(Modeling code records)
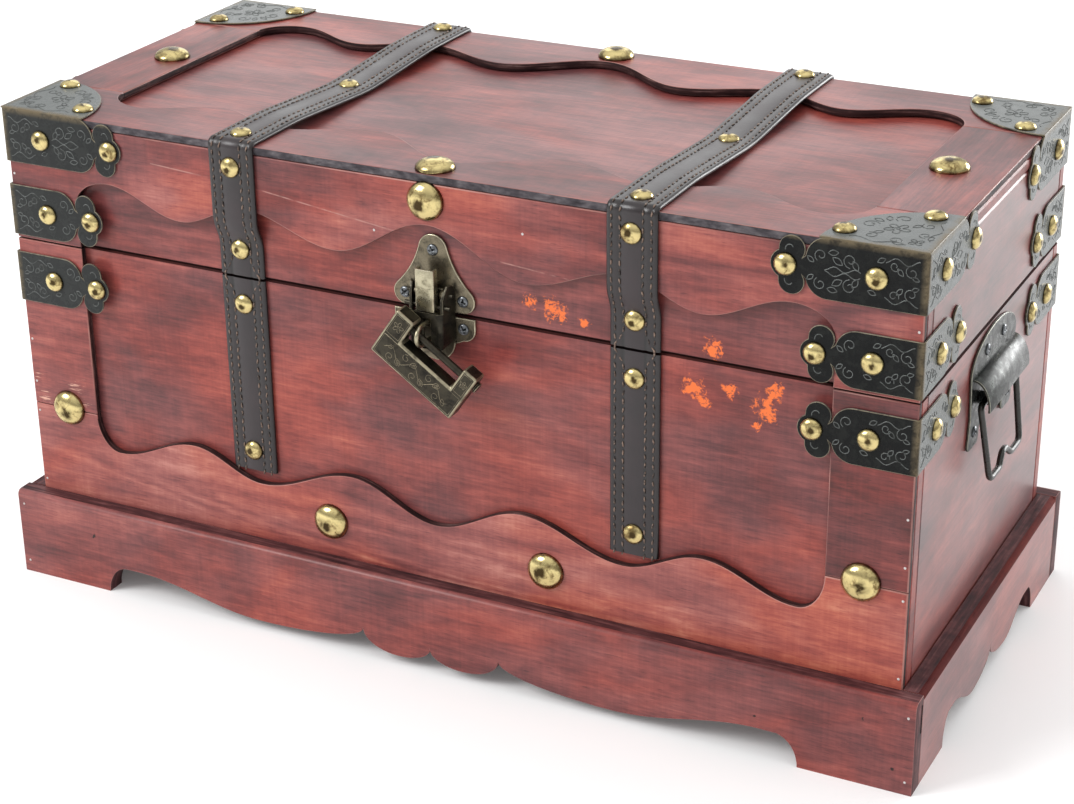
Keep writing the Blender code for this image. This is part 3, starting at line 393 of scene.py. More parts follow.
# %% Shader groups
def add_socket(tree, label, value, way="INPUT"):
    """A socket of a tree's own. Its kind is named, or follows from its first value."""
    kind = {str: value, bool: "Bool", int: "Int", float: "Float", tuple: "Vector"}[type(value)]
    if kind == "Vector" and len(value) == 4:
        kind = "Color"
    socket = tree.interface.new_socket(label, in_out=way, socket_type="NodeSocket" + kind)
    if not isinstance(value, str):
        socket.default_value = value


def new_tree(name, kind, inputs, outputs):
    """An empty tree with its own sockets, and the two nodes that stand for them inside it."""
    tree = bpy.data.node_groups.new(name, kind)
    for label, value in inputs.items():
        add_socket(tree, label, value)
    for label, value in outputs.items():
        add_socket(tree, label, value, "OUTPUT")
    return tree, add(tree, "NodeGroupInput", (-900, 0)), add(tree, "NodeGroupOutput", (900, 0))


def stretched(vector, scale, shift=(0, 0, 0)):
    """A vector scaled by axis, so that what reads it is stretched along the small ones."""
    made = add(tree_of(vector), "ShaderNodeMapping", Scale=scale, Location=shift)
    join(vector, (made, "Vector"))
    return made, "Vector"


def noise(vector, scale, detail=2.0, rough=0.5, twist=0.0, shift=(0, 0, 0)):
    """Cloudy noise round 0.5; scale is how fine it is along each axis."""
    made = add(tree_of(vector), "ShaderNodeTexNoise", Scale=1.0, Detail=detail, Roughness=rough,
               Distortion=twist)
    join(stretched(vector, scale, shift), (made, "Vector"))
    return made, "Fac"


def ramped(value, *stops):
    """A colour ramp through (position, colour) stops."""
    made = add(tree_of(value), "ShaderNodeValToRGB")
    band = made.color_ramp
    while len(band.elements) < len(stops):
        band.elements.new(0.5)
    for element, (place, colour) in zip(band.elements, stops):
        element.position = place
        element.color = (*colour, 1) if len(colour) == 3 else colour
    join(value, (made, "Fac"))
    return made, "Color"


def mixed(factor, first, second, blend="MIX"):
    """A colour mix; each colour is a tuple or a pair."""
    made = add(tree_of(factor, first, second), "ShaderNodeMix", data_type="RGBA", blend_type=blend)
    feed(made, 0, factor)
    for socket, colour in ((6, first), (7, second)):
        feed(made, socket, colour if is_pair(colour) else (*colour, 1))
    return made, 2


# %% Grain group
def make_grain_group():
    """The grain's shade, its warm and cool regions, its relief and its large clouds."""
    tree, start, end = new_tree(
        "stained_grain", "ShaderNodeTree", {"Vector": "Vector", "Tone": 0.0, "Figure": 0.3},
        {"Shade": "Float", "Warm": "Float", "Height": "Float", "Cloud": "Float"})
    vector = (start, "Vector")
    cloud = noise(vector, (9, 17, 17), 3, 0.55, 0.4)
    blotch = noise(vector, (34, 62, 62), 4, 0.62, 0.6, (5, 2, 8))
    streak = noise(vector, (7, 95, 95), 4, 0.58, 0.5, (3, 1, 2))
    fibre = noise(vector, (45, 640, 640), 4, 0.62)
    pore = noise(vector, (150, 2300, 2300), 1, 0.5, 0.0, (4, 4, 1))
    mottle = noise(vector, (130, 230, 230), 3, 0.6, 0.3, (6, 6, 3))
    knife = noise(vector, (620, 14, 14), 3, 0.6, 0.0, (7, 0, 4))
    warmth = noise(vector, (8, 15, 15), 3, 0.6, 0.5, (2, 9, 6))
    warp = noise(vector, (2.6, 17, 17), 1.5, 0.4, 0.6, (1, 5, 2))
    bands = calc("PINGPONG", calc("MULTIPLY", warp, 11.0), 0.5)
    figure = calc("MULTIPLY", calc("SUBTRACT", bands, 0.25), (start, "Figure"))
    shade = calc("MULTIPLY_ADD", calc("SUBTRACT", cloud, 0.5), 0.85, 0.5)
    for part, weight in ((blotch, 0.55), (streak, 0.3), (fibre, 0.66), (mottle, 0.3), (knife, 0.2)):
        shade = calc("MULTIPLY_ADD", calc("SUBTRACT", part, 0.5), weight, shade)
    shade = calc("SUBTRACT", shade, level_range(pore, 0.64, 0.74, 0.0, 0.22))
    shade = calc("ADD", calc("ADD", shade, figure), (start, "Tone"), clamp=True)
    height = calc("MULTIPLY_ADD", fibre, 0.6, calc("MULTIPLY", streak, 0.8))
    join(shade, (end, "Shade"))
    join(level_range(warmth, 0.36, 0.64, smooth=True), (end, "Warm"))
    join(height, (end, "Height"))
    join(cloud, (end, "Cloud"))
    return tree


def make_patch_group():
    """Where the stain is rubbed away round a point: 1 in ragged flecks, 0 elsewhere."""
    tree, start, end = new_tree(
        "rubbed_patch", "ShaderNodeTree", {"Vector": "Vector", "Centre": (0, 0, 0), "Reach": 0.01,
                                           "Flecks": (340, 340, 340), "Fill": 0.36}, {"Mask": "Float"})
    gap = add(tree, "ShaderNodeVectorMath", operation="DISTANCE")
    join((start, "Vector"), (gap, 0))
    join((start, "Centre"), (gap, 1))
    near = calc("SUBTRACT", 1.0, calc("DIVIDE", (gap, "Value"), (start, "Reach")), clamp=True)
    drawn = add(tree, "ShaderNodeVectorMath", operation="MULTIPLY")
    join((start, "Vector"), (drawn, 0))
    join((start, "Flecks"), (drawn, 1))
    flecks = noise((drawn, 0), (1, 1, 1), 4, 0.7, 0.4)
    rough = calc("MULTIPLY_ADD", near, (start, "Fill"), flecks)
    mask = calc("MULTIPLY", level_range(rough, 0.66, 0.76), level_range(near, 0.0, 0.15))
    join(mask, (end, "Mask"))
    return tree


grain_group = make_grain_group()
patch_group = make_patch_group()
print("groups:", grain_group.name, patch_group.name)

# %% [markdown]
# ### The wood's finish
#
# The stain's shade runs through two sets of tones, a cool and a warm one, mixed by broad regions.
# Over it lie what wear has done: orange flecks where the stain came off, pale scratches and dark nicks.
# The arrises get a painted highlight, broken up unevenly. A coat of thin varnish gives the gloss. The
# cut edges drank more stain, so they get a finish of their own, dark, with the plies showing as thin
# lines. Along the seam and under the lid's frame boards, the panels carry a band of painted shade.


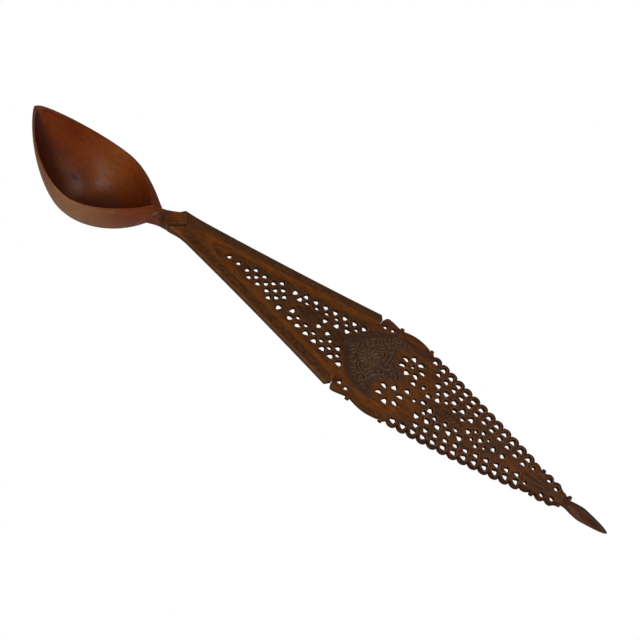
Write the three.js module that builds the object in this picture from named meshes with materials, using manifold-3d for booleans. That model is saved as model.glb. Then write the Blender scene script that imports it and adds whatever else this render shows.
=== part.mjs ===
// A carved and pierced wooden sherbet spoon, made of four glued pieces. Millimetres, +Z up.
//
// Every piece is drawn in the handle's own frame: x runs from the neck towards the finial, y is
// across the handle and z = 0 is the handle's face. At the end the whole spoon is tilted a few
// degrees, so that it lies on the underside of its bowl and on the bud at the far end.

import * as THREE from 'three';
import { mergeVertices } from 'three/addons/utils/BufferGeometryUtils.js';
import Module from 'manifold-3d';

// Glue gap between two pieces that fit together
const fit = 0.3;

// How far two forms of one piece run into each other
const overlap = 0.5;

// Bowl: deep, thin-walled and boat-shaped, with a blunt point at its tip
const bowlLength = 96.8;
const bowlBack = 1;                 // x where the two rims meet at the neck
const bowlHalfWidth = 29.7;
const bowlWidestFromBack = 46;
const bowlDepth = 29.6;             // from the rim down to the keel
const bowlDeepestFromBack = 49.7;
const bowlWall = 1.8;
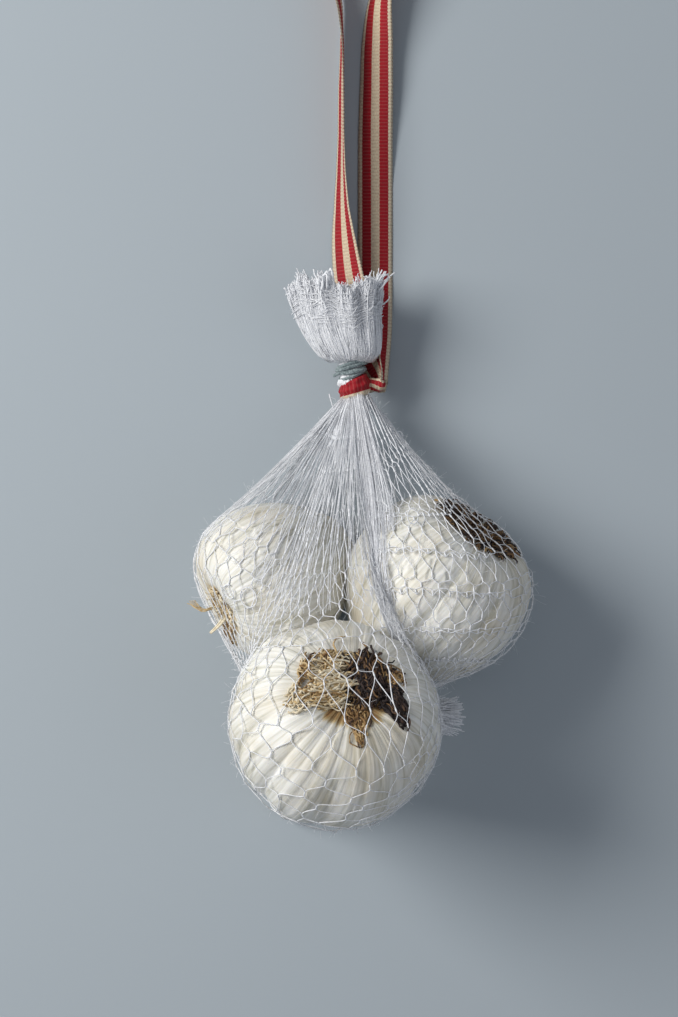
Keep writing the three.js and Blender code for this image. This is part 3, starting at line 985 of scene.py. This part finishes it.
def make_cross_threads():
    """Loose threads that cross the tuft's front in shallow arcs."""
    rng = np.random.default_rng(43)
    count = 46
    middle = np.radians(rng.uniform(20, 165, count))[:, None]
    half = np.radians(rng.uniform(14, 52, count))[:, None]
    t = np.linspace(-1, 1, 22)
    angle = middle + half * t
    up = rng.uniform(0.40, 0.80, count)[:, None] + 0.06 * rng.normal(0, 1, (count, 1)) * t + (
        0.05 * rng.normal(0, 1, (count, 1)) * t**2)
    lines = smoothed(tuft_ring(up, angle, 1.02), 3)
    threads_mesh("tuft_cross_threads", lines, 0.11, sides=4, **net_finish)


# Each bunch: yarns, range of angles in degrees, height of the foot, heading, lengths, radius
YARN_FINGERS = (
    (9, (92, 118), 0.84, (-0.05, 1.0, 0.25), (4.2, 6.6), 0.42),
    (5, (150, 176), 0.88, (-0.25, 1.0, 0.15), (1.6, 2.8), 0.30),
    (8, (8, 30), 0.86, (0.75, 1.0, 0.20), (4.4, 7.2), 0.30),
    (5, (2, 26), 0.62, (0.70, 0.7, 0.10), (2.2, 3.6), 0.20),
)


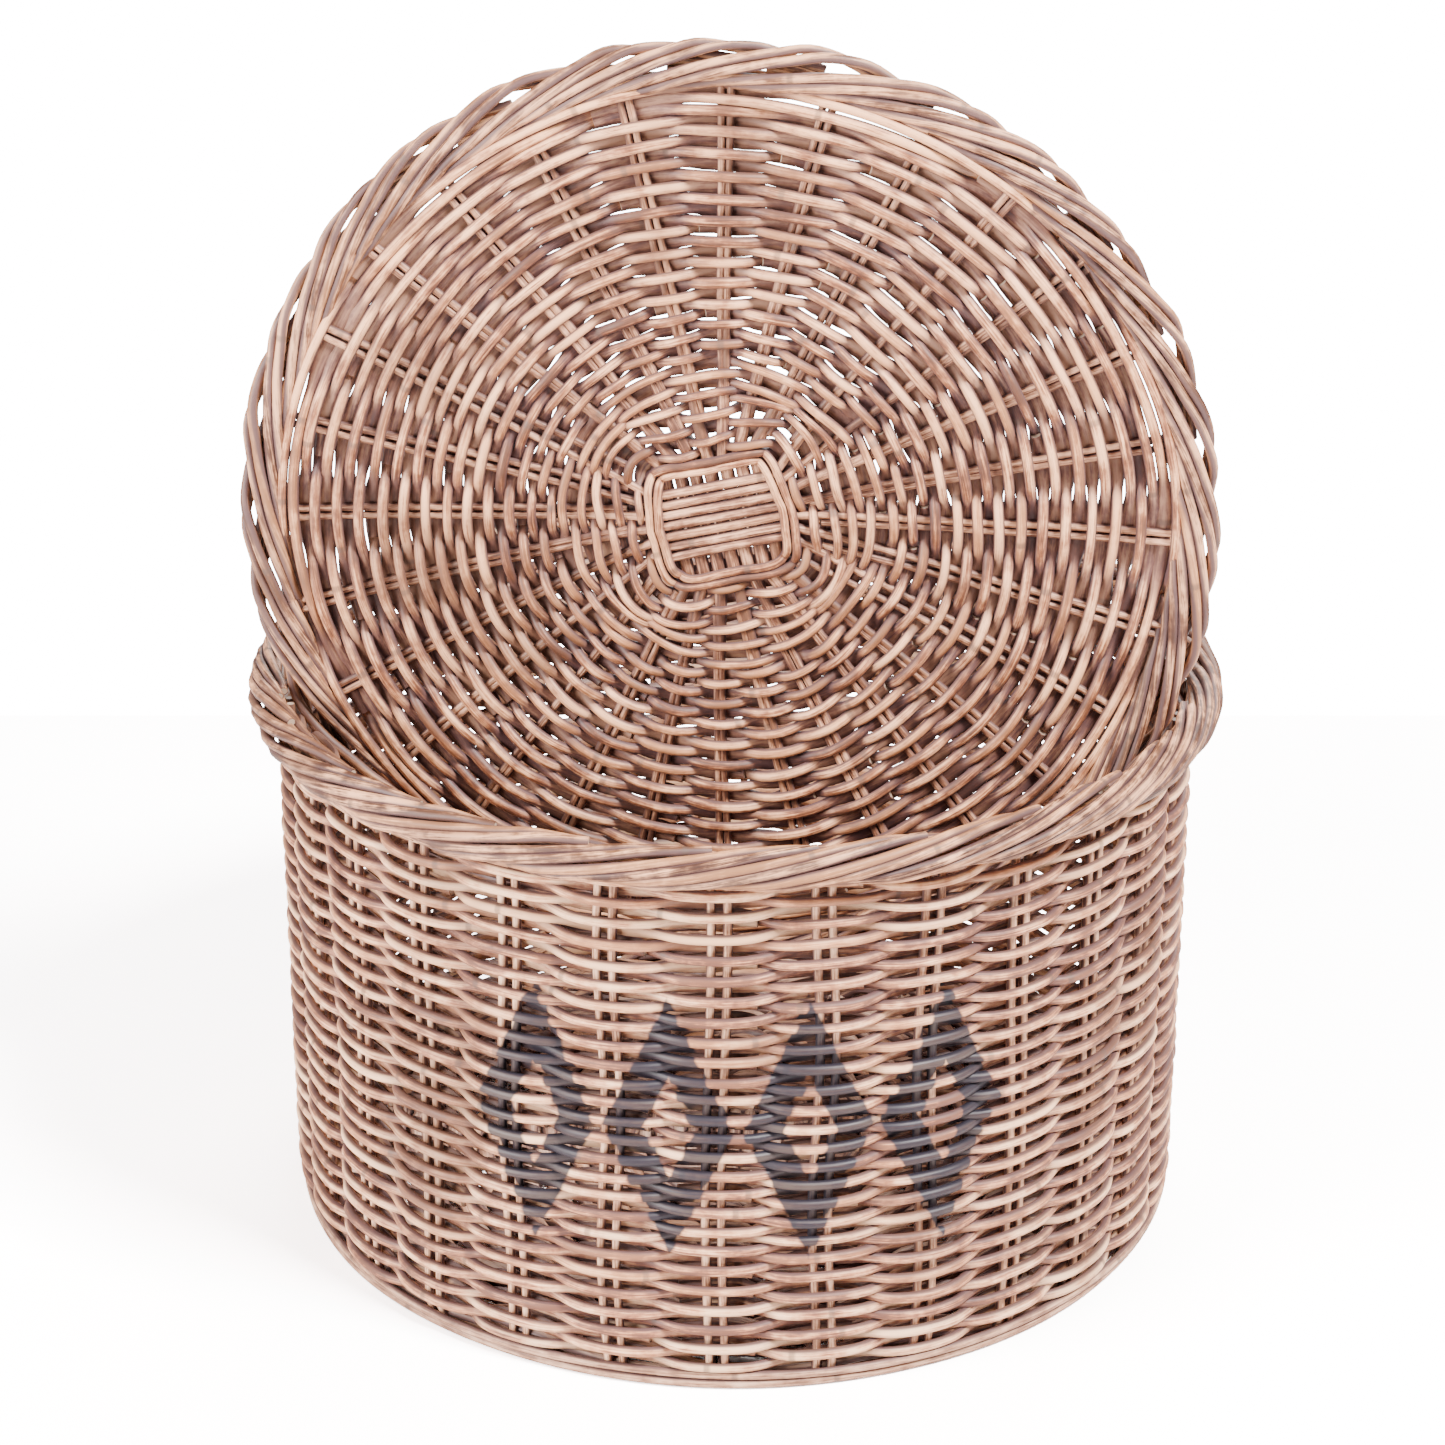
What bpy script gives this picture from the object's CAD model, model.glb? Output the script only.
import bpy
import math
import numpy as np
from mathutils import Matrix, Vector


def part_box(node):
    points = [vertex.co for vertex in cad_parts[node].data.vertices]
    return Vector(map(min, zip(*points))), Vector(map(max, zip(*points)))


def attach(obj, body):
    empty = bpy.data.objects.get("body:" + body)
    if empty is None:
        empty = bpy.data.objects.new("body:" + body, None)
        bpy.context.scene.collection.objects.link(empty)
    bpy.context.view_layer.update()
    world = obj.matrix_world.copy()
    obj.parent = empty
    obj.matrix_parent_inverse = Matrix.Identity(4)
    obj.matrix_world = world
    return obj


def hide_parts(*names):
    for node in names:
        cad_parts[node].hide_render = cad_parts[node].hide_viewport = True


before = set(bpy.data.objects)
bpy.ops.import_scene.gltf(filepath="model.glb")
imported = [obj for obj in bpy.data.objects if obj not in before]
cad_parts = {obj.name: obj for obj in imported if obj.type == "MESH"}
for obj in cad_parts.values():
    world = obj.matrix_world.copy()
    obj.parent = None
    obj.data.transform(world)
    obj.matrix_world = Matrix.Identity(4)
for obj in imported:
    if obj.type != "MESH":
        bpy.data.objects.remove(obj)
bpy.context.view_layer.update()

# Round rattan laundry basket with a loose lid, woven rod by rod.  Metres, +Z up, front -Y.

MM = 0.001
TAU = 2 * math.pi
rng = np.random.default_rng(28)


def half_width(node):
    low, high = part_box(node)
    return (high.x - low.x) / 2


# ---------------------------------------------------------------- sizes, from the frame

PAIRS = 28                              # pairs of stakes, and of lid and base spokes
STEP = TAU / PAIRS
BASKET_YAW = math.radians(-2.4)
HOOP_ROD = 4.8 * MM
STAKE_CIRCLE = (half_width("foot_hoop_outer") + half_width("foot_hoop_inner") - HOOP_ROD) / 2
STAKE_PHASE = -TAU / 4 + BASKET_YAW
WALL_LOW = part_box("wall_weave_band_1")[0].z
RIM_OUTER = half_width("rim_crown_rods")
RIM_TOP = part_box("rim_crown_rods")[1].z
RIM_ROLL = (RIM_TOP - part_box("rim_tail_rods")[0].z) / 2
INTO_RIM = 7.5 * MM                     # how far the top row of the wall reaches up into the rim
WALL_HIGH = RIM_TOP - 2 * RIM_ROLL + INTO_RIM
BASE_LEVEL = (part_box("base_outer_rounds_1")[0].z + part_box("base_outer_rounds_1")[1].z) / 2
BASE_END = half_width("base_cross_upper")

lid_low, lid_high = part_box("lid_crown_rods")
lid_tail_low, lid_tail_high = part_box("lid_tail_rods")
LID_CENTRE = (Vector(map(min, lid_low, lid_tail_low)) + Vector(map(max, lid_high, lid_tail_high))) / 2
LID_RADIUS = (max(lid_high.z, lid_tail_high.z) - min(lid_low.z, lid_tail_low.z)) / 2
LID_YAW = math.radians(-4.7)

# ---------------------------------------------------------------- sizes of the rods

SIDES = 8                               # sides of a rod's section
SECTION_TURN = np.arange(SIDES) * TAU / SIDES
STAKE = 4.5 * MM
STAKE_SPACING = 7.7 * MM
WEAVER = 5.2 * MM
ROWS = 51
BANDS = 8
RIM_ROD = 5.0 * MM
LID_BORDER_ROD = 5.1 * MM
LID_ROD = 5.4 * MM
BASE_ROD = 5.0 * MM
SPOKE = 4.0 * MM
SPOKE_SPACING = 4.6 * MM
BEHIND_SPREAD = 0.85                    # how much wider a cane is pressed on the far side of the weave
SWELLS = ((21 * MM, 0.03), (67 * MM, 0.03))     # pace and share of the waves in a rod's thickness
TONE_WAVE = (50 * MM, 0.05)             # pace and size of the slow change of tone along a rod
LONGEST_OFFSET = 50                     # metres along the grain pattern, so that no two rods match
SHARP_EDGE = math.radians(60)           # the cut ends are sharper than this, the skin is smooth


# ---------------------------------------------------------------- smooth randomness

def wander(angles, amplitude, lowest, highest):
    """A smooth random wave with the given numbers of swings round the circle."""
    total = np.zeros_like(angles)
    for swings in range(lowest, highest + 1):
        total += rng.normal() * np.cos(swings * angles + rng.uniform(0, TAU))
    return amplitude * total / math.sqrt((highest - lowest + 1) / 2)


def smooth(x):
    """Rises smoothly from 0 to 1."""
    x = np.clip(x, 0, 1)
    return x * x * (3 - 2 * x)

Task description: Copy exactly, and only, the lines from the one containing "points = [vertex.co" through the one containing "bpy.context.scene.collection.objects.link(empty)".

Result of this task:
    points = [vertex.co for vertex in cad_parts[node].data.vertices]
    return Vector(map(min, zip(*points))), Vector(map(max, zip(*points)))


def attach(obj, body):
    empty = bpy.data.objects.get("body:" + body)
    if empty is None:
        empty = bpy.data.objects.new("body:" + body, None)
        bpy.context.scene.collection.objects.link(empty)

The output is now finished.